Garcia declined to explain why Wallace was removed from her position, but said Montero made it through two panel interviews and was chosen as the best candidate to replace her.

The school’s new principal said the dramatic changes represent an opportunity.

“The vacancies provided me with an opportunity to hire teachers that would help us meet the multifaceted needs of our students,” Montero told VOSD in an email. Three of the new teachers had past teaching experience, and, “we’re leveraging existing teacher experience to mentor our first-time teachers with various professional development workshops, trainings, mentorships, as well as additional district office professional development,” she wrote.

When it comes to parent engagement and English-learner proficiency, Montero said there have already been gains under the new leadership. Some 115 parents recently graduated from a parent engagement program, and 45 students this year were reclassified from English-learner to fluent-English-proficient, 80 percent more than last year.

Before public comments were made at the board meeting Tuesday, Garcia received a 3 percent raise and added stipend pay. She also tried to head off the leadership controversy.

“All districts go through attrition.
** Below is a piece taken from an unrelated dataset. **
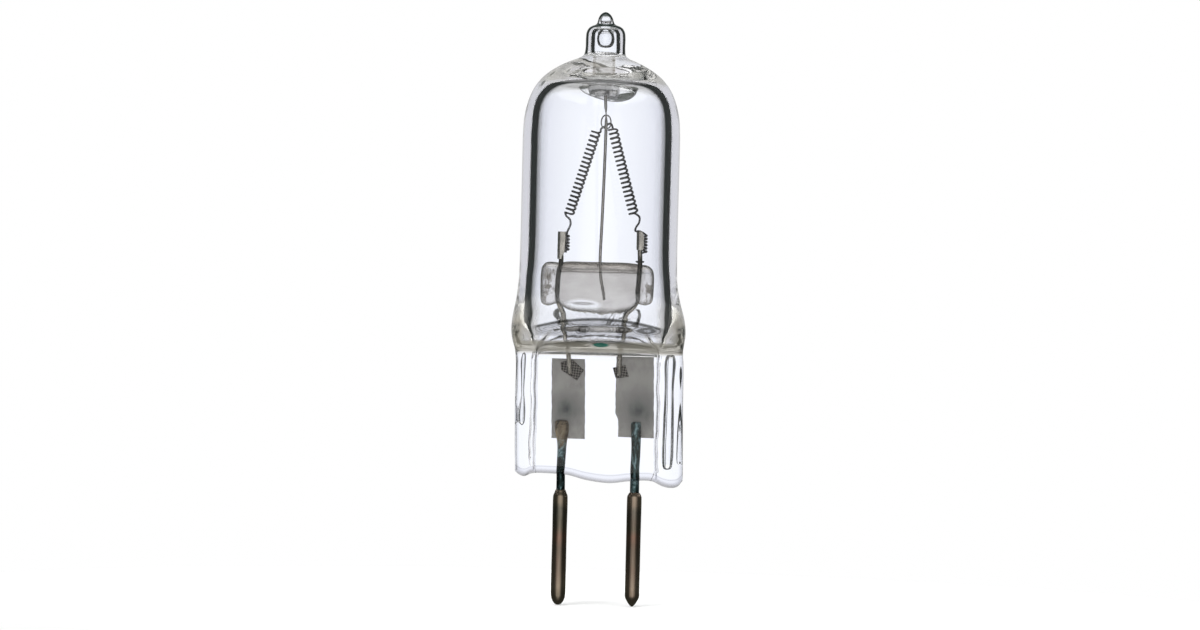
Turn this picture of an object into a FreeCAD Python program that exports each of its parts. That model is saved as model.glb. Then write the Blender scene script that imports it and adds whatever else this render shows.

Ours is no different. People leave for promotions or other opportunities,” Garcia said. When she said her new principal hiring process sought input from parents and employees, some in attendance responded with derisive laughter and applause. Garcia continued, “All hires are in alignment with our board policies and procedures. … Throughout my career, every decision I have made has been in the best interest of our students, your children and mine.”

On Tuesday, someone who answered the phone at the San Marcos Educators’ Association hung up when asked to comment on the turnover at the school. A voicemail left for the union president, Michael Devries, was not returned.

Correction: An earlier version of this post misidentified Hilda Oltean and Sarah Pilgrim as San Marcos Elementary parents; their children attend San Elijo Elementary in the district.